Re: hashcode calculation for a Collection of objects
Roedy Green wrote On 08/24/07 01:29,:
On Fri, 10 Aug 2007 14:09:45 -0400, Eric Sosman <Eric.Sosman@sun.com>
wrote, quoted or indirectly quoted someone who said :
4. it does not tend to collapse the range of the digest into a
narrower band.
Equally, it does not expand the range. If you
XOR a bunch of bytes, you get one of 256 possible
values, never more.
I said "it does not collapse the range", not that "it expands it".

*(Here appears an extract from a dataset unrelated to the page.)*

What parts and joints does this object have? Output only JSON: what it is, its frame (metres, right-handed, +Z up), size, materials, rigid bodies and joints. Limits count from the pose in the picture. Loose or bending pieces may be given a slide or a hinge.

Yes, that's what you said. And you're right, and I
did not contradict you.
Further, XOR depends on every single bit used to compute it. Change a
bit and the result changes.
Various multiply, shift, modulus etc tend to collapse the range.
... but if I compute a 32-bit value, even if two-thirds
of its bits are "collapsed" in the sense of being directly
computable from the others, my "eleven-bits-of-entropy" hash
still gets eight times better scattering than an 8-bit value
of whatever pedigree. A computation that yields an 8-bit
result is "pre-collapsed," even if it is careful to preserve
as many degrees of freedom as it still retains.
It reminds me a little bit of the GIF/JPEG wars, now
(happily) mostly a thing of the past. "JPEG is lossy!"
shrieked the GIF camp -- and then the JPEG fans pointed
out that turning an image into GIF *starts* by discarding
two-thirds (typically) of the input. True, it zealously
guards the remaining one-third in a way JPEG does not, but
the "collapse" has already occurred and cannot be undone.
--
Eric.Sosman@sun.com